Il y a des lieux où l’on arrive toujours de nuit. Chennai par exemple. Savoir que l’on arrive par les parfums étranges qui vous assaillent dès la sortie de l’avion : des pneus brûlés et du jasmin. Autour du taxi en route pour un hôtel des informations qui se contentent d’entrer par je ne sais quelle porte du cerveau et que le jour suivant viendra confirmer. Des lumières et des ombres se superposent : les humains, les végétaux, les bâtiments se confondent. Ne plus savoir ce qui se meut ou pas. Il faudrait immédiatement prendre le temps de s’arrêter pour voir le visage d’un homme s’éclairer en allumant sa cigarette avec le bout d’une corde ; un nuage laiteux de fumée monte vers une ampoule électrique au dessus d’une marmite. Demain il fera jour.
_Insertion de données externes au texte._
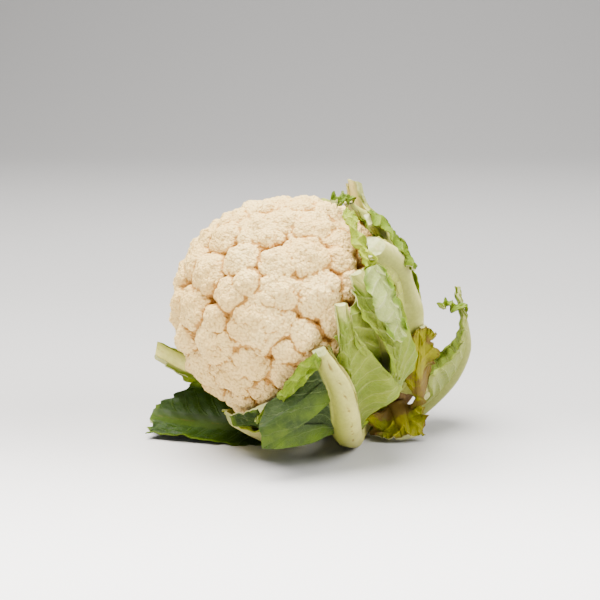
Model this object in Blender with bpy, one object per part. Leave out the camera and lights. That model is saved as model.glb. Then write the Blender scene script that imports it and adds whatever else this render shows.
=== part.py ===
"""A whole cauliflower as picked and trimmed, lying tilted on its leaves. Metres, +Z up.

The curd is a dome of florets on a short branched underside. A stalk carries it, and twenty
trimmed leaves grow out of the stalk in four rings, hug the head and overlap each other. The
head leans over, so that the lowest leaves lie flat on the table at z = 0.

Leaves are laid out in the head's own frame. Turn is the angle round the head's axis in degrees:
0 is its front side, 90 its top, -90 the side that it lies on. Out is the distance from the axis,
and along is the distance from the curd's centre towards its crown, both in millimetres.
"""

import math

import bmesh
import bpy
import numpy as np
from mathutils import Matrix, Vector
from mathutils.bvhtree import BVHTree

MM = 0.001
SHARP_ANGLE = 50.0  # edges that turn by more stay sharp

# The head
CURD_RADIUS = 82.0
CENTRE_HEIGHT = 96.0  # of the curd's centre above the table
HEAD_LEAN = 32.3  # the axis above the horizon, in degrees
HEAD_HEADING = 24.2  # the axis away from -X, towards the front
CURD_POINTS = 3000
CURD_STRETCH = (1.02, 1.0, 0.965)  # along the table's x, y and z: it sags a little
UNDERSIDE_DENSITY = 0.35  # mesh points below the rim, against those on the dome

# Florets
FLORET_REACH = 0.54  # a floret's ball radius against its width
CORE_DEPTH = 13.0  # how far the curd's core lies under its florets
BUD_WIDTH = 11.0  # of the small domes on each floret
BUD_RADIUS = 6.6
FILL_WIDTHS = (22.0, 32.0)
FILL_CROWDING = 0.80
FLORET_LOWEST_TILT = 101.0
FLORET_SINK = 1.5  # a floret's own ball lies this far under its buds
BUD_SINK = 0.62  # share of a bud's radius that is inside its floret
CROWN_SPOTS = 900  # places that are tried for the florets that fill the gaps

# The underside of the curd
DOME_RIM = -0.25  # height of the dome's lower edge, against its radius
UNDERSIDE = ((0.0, 82.0), (22.0, 75.0), (44.0, 62.0), (66.0, 54.5), (90.0, 50.0))  # degrees down, distance
FLUTES = 11
FLUTE_DEPTH = 1.6
FLUTE_REACH = (62.0, 20.0)  # they fade out by this many degrees down, over this many
STALK_FACE = (60.0, 50.0)  # from this many degrees down it is flat, this far below the centre
RIM_BLEND = (6.0, 12.0)  # degrees down where florets give way to branches, and over how many

# The stalk
STALK_TOP = -51.2
STALK_END = -110.0
STALK_RADII = ((-51.2, 18.0), (-60.0, 19.5), (-78.0, 21.0), (-96.0, 23.0), (-108.0, 23.5), (-110.0, 21.5))
STALK_SAG = 8.0  # the cut end hangs this far below the axis
STALK_SIDES = 24

# Leaves
LEAF_ROWS = 10
WALK_STEPS = 16
BLADE_THICKNESS = 1.3
LEAF_GAP = 1.0  # between a leaf and what it lies on
HALVINGS = 3  # how finely it looks between its own points
CLEARING_ROUNDS = 3
EASING_ROUNDS = 3
CUT_SLOPE = 0.9  # the knife's slope through a rib
CURVE_STEPS = 24  # between two stops of a route
SPINE_STEPS = 60  # along a whole rib
GROWS_OVER = 0.4  # share of the length over which the blade widens from the bare stalk
TAPERS_FROM = 0.45  # share of the length where it starts to narrow again
ROLLS_FROM = 0.35  # share of the blade's width where its margin starts to roll outwards
LEAST_BLADE = 0.8
WAVE_RISE = 1.5  # how steeply the waves grow towards the margin
WAVE_SHIFT = 0.23  # the two margins' waves lie this share of a wave off the middle
RIB_STOPS = (0.0, 0.6, 1.0)  # across half the rib
BLADE_STOPS = (0.36, 0.70, 1.0)  # across one side's blade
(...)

Il y a des lieux que l’on trouve moche au premier abord. Douarnenez. Cette rue que l’on remonte après avoir laisser la voiture au parking. Une rue déserte. Puis cela devient beau :
21000 MORTS SURTOUT BONNE ANNÉE
VIVE LES LESBIEN.NES
TRANS
REVOLUTION à la bombe rouge.
ALL CAPITALISTS ARE BASTARDS
LE SPECTRE TE DONNE RDV
La signalisation au sol de lignes triangulaires jaunes comme on en voit devant les abris de bus portent le regard sur ce bâtiment austère blanc peint d’une ligne verte sur toute sa longueur. le premier nom de rue juste au croisement : rue Louise Michel
LA MISERE N’EST PAS UN PROBLEME PERSONNEL
C’EST UN DELIT PUBLIQUE
Sur un immeuble en demi triangle des années cinquante :
ON ADORE LES MIGRAN un coeur rouge termine la phrase au-dessus d’une grille sordide.
VIVE LES IMMIGRÉ.ES RN=NAZI=CACA
Autour de ce centre, la ville se déploie, belle, fractale.